EXERCISE OBJECTIVE: Nothing should be output except the lines from the one containing "along +X and +Y" through the one containing "cad_parts[node].hide_render = cad_parts[node].hide_viewport", both ends included, each repeated exactly.

** BEGIN **

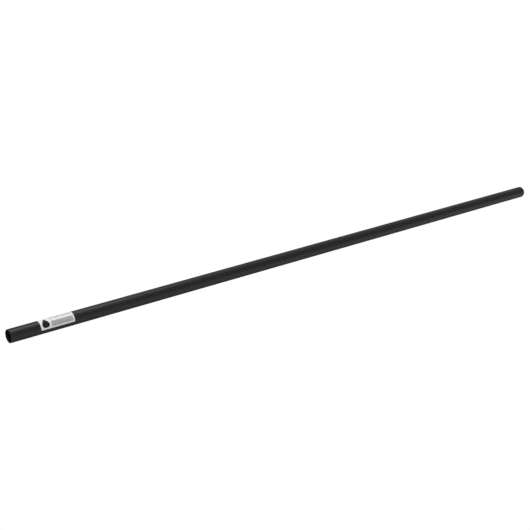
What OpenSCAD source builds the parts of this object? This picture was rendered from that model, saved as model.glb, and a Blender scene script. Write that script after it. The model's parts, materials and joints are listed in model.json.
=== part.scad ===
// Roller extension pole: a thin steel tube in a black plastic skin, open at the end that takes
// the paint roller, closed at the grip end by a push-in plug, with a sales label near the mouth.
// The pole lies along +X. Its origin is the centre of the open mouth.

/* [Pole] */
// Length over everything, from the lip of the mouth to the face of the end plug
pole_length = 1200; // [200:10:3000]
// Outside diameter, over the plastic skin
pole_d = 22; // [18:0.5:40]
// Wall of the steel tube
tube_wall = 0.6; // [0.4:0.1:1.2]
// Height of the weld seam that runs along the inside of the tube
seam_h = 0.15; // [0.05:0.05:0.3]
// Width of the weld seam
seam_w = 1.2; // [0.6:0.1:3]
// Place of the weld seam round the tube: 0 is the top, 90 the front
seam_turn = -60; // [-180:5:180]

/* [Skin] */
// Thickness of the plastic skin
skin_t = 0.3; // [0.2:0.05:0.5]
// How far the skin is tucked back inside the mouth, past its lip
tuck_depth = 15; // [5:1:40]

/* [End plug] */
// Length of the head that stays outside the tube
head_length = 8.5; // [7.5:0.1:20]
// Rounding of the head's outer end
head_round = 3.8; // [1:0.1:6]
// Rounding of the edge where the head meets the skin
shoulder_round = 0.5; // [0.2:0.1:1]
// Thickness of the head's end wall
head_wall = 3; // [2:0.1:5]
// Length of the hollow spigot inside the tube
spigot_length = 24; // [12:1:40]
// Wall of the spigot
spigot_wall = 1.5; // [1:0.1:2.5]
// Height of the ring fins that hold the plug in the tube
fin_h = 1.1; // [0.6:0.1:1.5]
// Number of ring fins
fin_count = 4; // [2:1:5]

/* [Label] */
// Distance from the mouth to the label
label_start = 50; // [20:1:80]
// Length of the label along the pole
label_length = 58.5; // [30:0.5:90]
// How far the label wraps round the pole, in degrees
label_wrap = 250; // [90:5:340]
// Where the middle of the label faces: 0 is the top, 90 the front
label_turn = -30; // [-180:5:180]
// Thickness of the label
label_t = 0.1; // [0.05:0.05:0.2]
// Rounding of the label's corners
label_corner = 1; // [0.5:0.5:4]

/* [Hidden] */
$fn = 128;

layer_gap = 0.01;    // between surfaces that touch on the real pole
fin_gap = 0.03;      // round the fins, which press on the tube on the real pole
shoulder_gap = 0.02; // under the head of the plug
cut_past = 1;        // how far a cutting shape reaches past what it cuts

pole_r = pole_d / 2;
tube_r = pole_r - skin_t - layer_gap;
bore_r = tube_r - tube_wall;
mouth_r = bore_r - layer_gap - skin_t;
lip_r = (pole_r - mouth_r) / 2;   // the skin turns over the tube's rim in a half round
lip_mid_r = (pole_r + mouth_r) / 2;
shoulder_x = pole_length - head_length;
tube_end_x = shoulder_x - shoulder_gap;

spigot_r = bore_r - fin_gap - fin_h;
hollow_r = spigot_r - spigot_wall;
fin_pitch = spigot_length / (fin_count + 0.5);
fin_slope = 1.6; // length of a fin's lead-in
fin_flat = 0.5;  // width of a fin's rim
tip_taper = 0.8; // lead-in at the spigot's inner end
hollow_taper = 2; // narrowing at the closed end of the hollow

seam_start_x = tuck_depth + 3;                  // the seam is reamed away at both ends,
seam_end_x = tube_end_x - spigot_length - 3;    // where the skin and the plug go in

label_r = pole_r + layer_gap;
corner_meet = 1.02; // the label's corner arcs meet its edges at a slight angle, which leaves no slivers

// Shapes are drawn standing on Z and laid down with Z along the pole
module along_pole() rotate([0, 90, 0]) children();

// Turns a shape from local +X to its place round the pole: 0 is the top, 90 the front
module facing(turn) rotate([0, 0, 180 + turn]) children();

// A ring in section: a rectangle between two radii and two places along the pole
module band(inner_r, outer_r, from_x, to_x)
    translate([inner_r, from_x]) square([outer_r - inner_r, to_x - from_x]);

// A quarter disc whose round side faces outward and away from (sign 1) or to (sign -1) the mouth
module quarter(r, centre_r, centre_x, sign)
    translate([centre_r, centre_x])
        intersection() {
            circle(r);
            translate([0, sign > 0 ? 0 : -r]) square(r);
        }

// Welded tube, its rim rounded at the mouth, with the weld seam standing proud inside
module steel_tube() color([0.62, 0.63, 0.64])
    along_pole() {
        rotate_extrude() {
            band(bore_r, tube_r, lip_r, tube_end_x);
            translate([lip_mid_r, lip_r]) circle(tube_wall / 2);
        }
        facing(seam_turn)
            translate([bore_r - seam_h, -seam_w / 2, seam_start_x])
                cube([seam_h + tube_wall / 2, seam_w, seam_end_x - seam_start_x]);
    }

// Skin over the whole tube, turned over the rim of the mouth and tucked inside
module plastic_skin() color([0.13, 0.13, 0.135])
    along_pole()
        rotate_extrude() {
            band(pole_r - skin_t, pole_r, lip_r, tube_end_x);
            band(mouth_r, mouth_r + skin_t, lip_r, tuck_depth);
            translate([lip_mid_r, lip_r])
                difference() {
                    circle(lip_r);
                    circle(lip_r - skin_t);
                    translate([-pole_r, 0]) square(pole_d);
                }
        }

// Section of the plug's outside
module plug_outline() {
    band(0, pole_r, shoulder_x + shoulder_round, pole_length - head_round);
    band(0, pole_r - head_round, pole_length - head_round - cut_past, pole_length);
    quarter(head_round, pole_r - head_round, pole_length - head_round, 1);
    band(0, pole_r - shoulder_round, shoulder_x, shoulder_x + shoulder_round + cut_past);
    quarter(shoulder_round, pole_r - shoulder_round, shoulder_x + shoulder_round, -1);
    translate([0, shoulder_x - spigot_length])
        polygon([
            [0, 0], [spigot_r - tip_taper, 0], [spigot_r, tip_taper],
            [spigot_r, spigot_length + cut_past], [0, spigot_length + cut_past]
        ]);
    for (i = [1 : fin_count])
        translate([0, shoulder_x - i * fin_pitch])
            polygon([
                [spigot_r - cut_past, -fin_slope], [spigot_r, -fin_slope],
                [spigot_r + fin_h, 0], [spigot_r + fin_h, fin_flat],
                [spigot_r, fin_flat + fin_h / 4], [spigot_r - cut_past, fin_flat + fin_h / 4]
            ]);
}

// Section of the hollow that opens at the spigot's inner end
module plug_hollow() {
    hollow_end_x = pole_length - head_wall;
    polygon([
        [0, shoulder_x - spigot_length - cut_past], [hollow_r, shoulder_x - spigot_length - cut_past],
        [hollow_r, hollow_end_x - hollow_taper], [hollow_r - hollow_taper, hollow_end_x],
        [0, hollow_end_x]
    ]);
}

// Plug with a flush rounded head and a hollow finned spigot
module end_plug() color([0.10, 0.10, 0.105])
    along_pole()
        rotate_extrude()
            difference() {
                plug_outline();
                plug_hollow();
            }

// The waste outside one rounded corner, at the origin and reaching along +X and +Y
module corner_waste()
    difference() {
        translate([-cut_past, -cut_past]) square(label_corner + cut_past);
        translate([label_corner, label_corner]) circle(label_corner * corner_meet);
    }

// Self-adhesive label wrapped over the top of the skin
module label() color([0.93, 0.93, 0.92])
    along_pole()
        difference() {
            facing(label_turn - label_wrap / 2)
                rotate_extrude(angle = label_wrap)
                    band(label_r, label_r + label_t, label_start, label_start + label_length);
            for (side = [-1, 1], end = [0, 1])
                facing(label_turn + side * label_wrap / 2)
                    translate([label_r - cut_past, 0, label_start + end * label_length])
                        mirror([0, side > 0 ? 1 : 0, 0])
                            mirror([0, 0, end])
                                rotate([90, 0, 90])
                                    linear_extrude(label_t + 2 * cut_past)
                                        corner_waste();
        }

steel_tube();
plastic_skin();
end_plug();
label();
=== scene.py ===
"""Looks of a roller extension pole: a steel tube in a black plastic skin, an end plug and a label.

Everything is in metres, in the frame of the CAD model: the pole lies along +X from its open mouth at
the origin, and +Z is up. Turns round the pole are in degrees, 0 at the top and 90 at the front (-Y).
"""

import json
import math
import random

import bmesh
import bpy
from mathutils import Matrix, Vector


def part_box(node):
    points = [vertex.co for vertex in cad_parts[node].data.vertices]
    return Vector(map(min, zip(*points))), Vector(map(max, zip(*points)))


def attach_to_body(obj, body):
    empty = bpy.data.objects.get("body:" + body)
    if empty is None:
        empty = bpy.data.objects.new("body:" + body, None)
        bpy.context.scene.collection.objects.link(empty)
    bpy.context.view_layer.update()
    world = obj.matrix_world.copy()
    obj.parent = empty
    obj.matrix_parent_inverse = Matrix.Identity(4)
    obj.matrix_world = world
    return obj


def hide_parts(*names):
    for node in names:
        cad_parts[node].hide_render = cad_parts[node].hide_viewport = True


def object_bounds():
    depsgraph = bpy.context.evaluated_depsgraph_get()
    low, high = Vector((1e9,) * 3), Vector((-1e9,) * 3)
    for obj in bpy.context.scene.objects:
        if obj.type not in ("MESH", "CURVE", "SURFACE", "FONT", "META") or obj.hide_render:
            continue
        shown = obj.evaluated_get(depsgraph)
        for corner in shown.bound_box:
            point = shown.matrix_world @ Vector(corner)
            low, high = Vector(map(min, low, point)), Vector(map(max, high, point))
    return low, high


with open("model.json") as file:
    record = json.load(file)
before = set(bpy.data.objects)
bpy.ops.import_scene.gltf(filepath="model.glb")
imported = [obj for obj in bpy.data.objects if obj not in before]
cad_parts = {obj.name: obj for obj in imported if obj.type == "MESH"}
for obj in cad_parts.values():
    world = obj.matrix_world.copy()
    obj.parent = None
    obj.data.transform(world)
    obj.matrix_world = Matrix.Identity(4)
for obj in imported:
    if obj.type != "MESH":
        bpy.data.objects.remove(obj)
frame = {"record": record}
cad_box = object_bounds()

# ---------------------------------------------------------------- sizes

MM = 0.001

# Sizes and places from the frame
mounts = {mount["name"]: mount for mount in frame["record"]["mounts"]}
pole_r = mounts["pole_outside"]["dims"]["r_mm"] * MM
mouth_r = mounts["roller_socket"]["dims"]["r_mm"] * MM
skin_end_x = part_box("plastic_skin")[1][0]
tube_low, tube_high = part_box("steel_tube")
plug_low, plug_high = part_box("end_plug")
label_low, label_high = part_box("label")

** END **

WORKED SOLUTION:
// The waste outside one rounded corner, at the origin and reaching along +X and +Y
module corner_waste()
    difference() {
        translate([-cut_past, -cut_past]) square(label_corner + cut_past);
        translate([label_corner, label_corner]) circle(label_corner * corner_meet);
    }

// Self-adhesive label wrapped over the top of the skin
module label() color([0.93, 0.93, 0.92])
    along_pole()
        difference() {
            facing(label_turn - label_wrap / 2)
                rotate_extrude(angle = label_wrap)
                    band(label_r, label_r + label_t, label_start, label_start + label_length);
            for (side = [-1, 1], end = [0, 1])
                facing(label_turn + side * label_wrap / 2)
                    translate([label_r - cut_past, 0, label_start + end * label_length])
                        mirror([0, side > 0 ? 1 : 0, 0])
                            mirror([0, 0, end])
                                rotate([90, 0, 90])
                                    linear_extrude(label_t + 2 * cut_past)
                                        corner_waste();
        }

steel_tube();
plastic_skin();
end_plug();
label();
=== scene.py ===
"""Looks of a roller extension pole: a steel tube in a black plastic skin, an end plug and a label.

Everything is in metres, in the frame of the CAD model: the pole lies along +X from its open mouth at
the origin, and +Z is up. Turns round the pole are in degrees, 0 at the top and 90 at the front (-Y).
"""

import json
import math
import random

import bmesh
import bpy
from mathutils import Matrix, Vector


def part_box(node):
    points = [vertex.co for vertex in cad_parts[node].data.vertices]
    return Vector(map(min, zip(*points))), Vector(map(max, zip(*points)))


def attach_to_body(obj, body):
    empty = bpy.data.objects.get("body:" + body)
    if empty is None:
        empty = bpy.data.objects.new("body:" + body, None)
        bpy.context.scene.collection.objects.link(empty)
    bpy.context.view_layer.update()
    world = obj.matrix_world.copy()
    obj.parent = empty
    obj.matrix_parent_inverse = Matrix.Identity(4)
    obj.matrix_world = world
    return obj


def hide_parts(*names):
    for node in names:
        cad_parts[node].hide_render = cad_parts[node].hide_viewport = True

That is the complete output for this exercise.